Since 2017, delegations of Taliban officials have visited Russia several times for talks with Russian Foreign Minister Sergey Lavrov. The most recent visit happened a month ago: representatives of the Islamist group gave a press conference in Moscow, where they promised not to threaten Russia or its allies in Central Asia and continue fighting against the Islamic State operating on the territory of Afghanistan. Many Russians criticized the authorities on social media for dealing with terrorists and giving them a platform to speak publicly. (“Everyone is condemning the Foreign Ministry for meeting with the Taliban, but the Taliban also risks its reputation by meeting with the Russian Foreign Ministry,” joked the Russian journalist Oleg Kashin on Twitter.)
All jokes aside, the Taliban would love to see Russia as a partner. “A new government, controlled by the Taliban, can find itself in the international isolation, so it is important for them to have the support of countries in the region, especially rivals of the U.S.,” says Omar Nessar, director of the Center for Contemporary Afghan Studies in Russia. So far, Russia seems to not be in a hurry to officially recognize Taliban regime or remove it from the list of banned organizations in Russia. However, the authorities have hinted that this might be possible in the future. Nessar suggests that the Russian attitude toward Afghanistan’s new rulers will depend on several factors: “their ability to keep promises not to attack countries in the region, their connections with other terrorist organizations, and relations between U.S. and Russia”.
Decades ago, the idea of cooperation between Russia and the Taliban would seem unimaginable. The Taliban emerged from the mujahideen groups that the U.S.S.R fought against during its own Afgan war from 1979-1989. Fifteen thousand Soviet soldiers died before Moscow decided to pull out the troops. Though Russia doesn`t admit the military defeat of the Soviet army, the Taliban thinks the opposite: on Thursday the Islamist group published the statement, saying that over the course of 102 years they defeated Great Britain, U.S.S.R and the U.S. The animosity didn’t end after the Soviet pull-out. In 1999, the last time the Taliban controlled Afghanistan, it supported jihadi rebels in Chechnya and declared jihad against Russia. After the U.S. invaded Afganistan and removed Taliban from power, the organization, according to BBC, reached out to Moscow in the hope of cooperating against Americans, but Kremlin turned down the offer. Now, with Russian-U.S.
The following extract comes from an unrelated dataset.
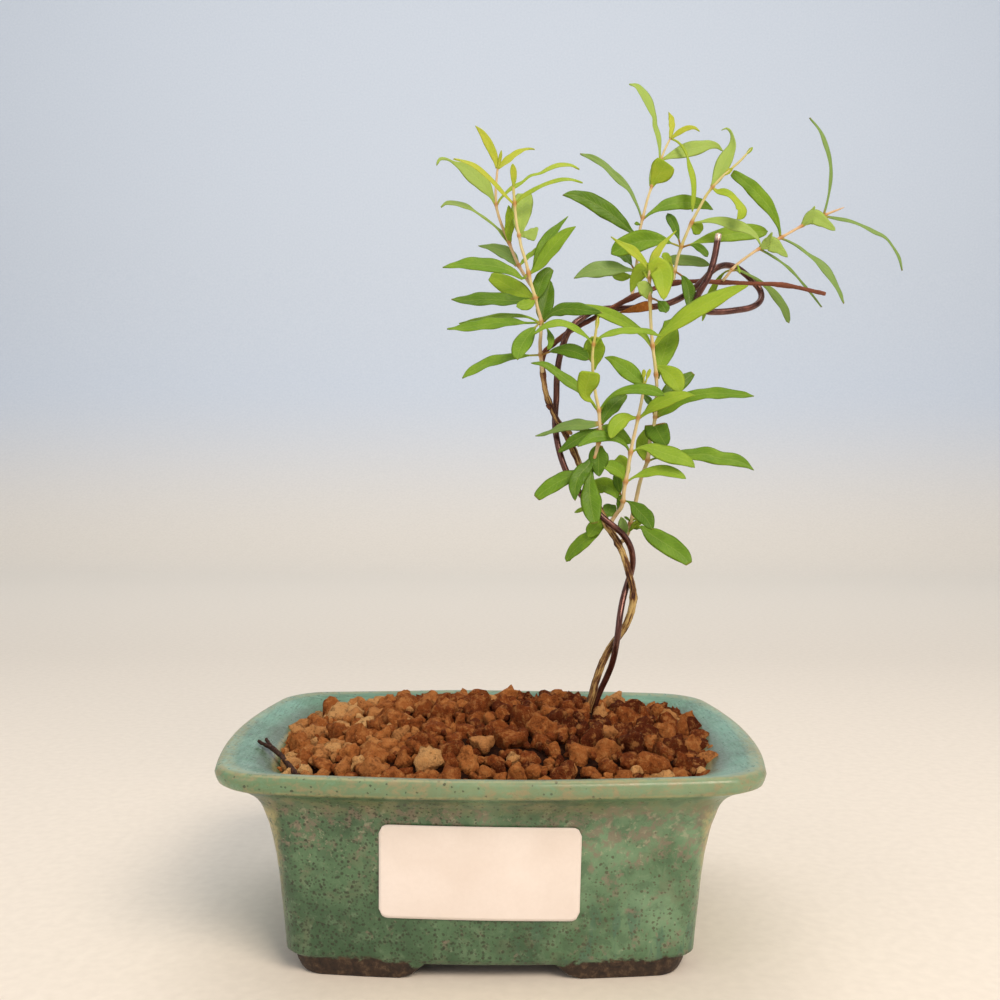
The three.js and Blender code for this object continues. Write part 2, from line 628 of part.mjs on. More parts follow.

relations are at the lowest point, officials are more open for dialogue with the Taliban. In 2017 then-Secretary of State Rex Tillerson accused Russia of supplying arms to the Taliban, and in 2020 there were even reports in U.S. media about Russia paying a bounty to the Taliban to kill American troops. (Russia denied the accusations.) A year ago, the Pentagon released a report, saying that Russia works with the Taliban “to gain increased influence in Afghanistan and expedite a U.S. military withdrawal”. However, it looks like American officials can’t really decide if Russia wins or loses from the U.S. exit from Afghanistan. As Biden said in a nationwide address on Monday: “Our true strategic competitors China and Russia would love nothing more than the United States to continue to funnel billions of dollars in resources and attention in stabilizing Afghanistan indefinitely.”
Still, there’s been some crowing over America’s hasty withdrawal. Russian state-run media, with pleasure, quoted American media outlets calling Biden’s handling of the situation a “failure, disaster, and catastrophe” and compared it with pulling Soviet forces out of Afganistan after almost a decade of occupation. Other Russian media commentators pointed out that the Afghan government the U.S.S.R. left behind after withdrawing its troops lasted way longer, but neglecting to mention that the Soviet mission wasn`t exactly successful either.
Russia’s biggest concerns related to the latest events in Afghanistan are the potential spread of terrorism, drugs trafficking, and risks of instability in the Central Asia region. But no matter how bad things get, Azat Akhunov, a Russian expert in Islamic studies, thinks that Russia doesn’t have resources to send troops into Afghanistan again: “It would cost a lot of money, and given the economic problems in Russia, sanctions and expenses for Russian military operation in Syria [Russia reportedly spends at least $2.5 million on Syrian operations per day], it is impossible.”
So Akhunov calls the current strategy of Russia in Afganistan “calming the dragon”. Once Russia makes sure that Taliban can provide stability, potential cooperation with the new leadership of Afganistan can open economic opportunities as well - from supplying oil and gas to fast-moving consumer goods, says Akhunov. Plus, having a new anti-American ally in the neighborhood could always be useful.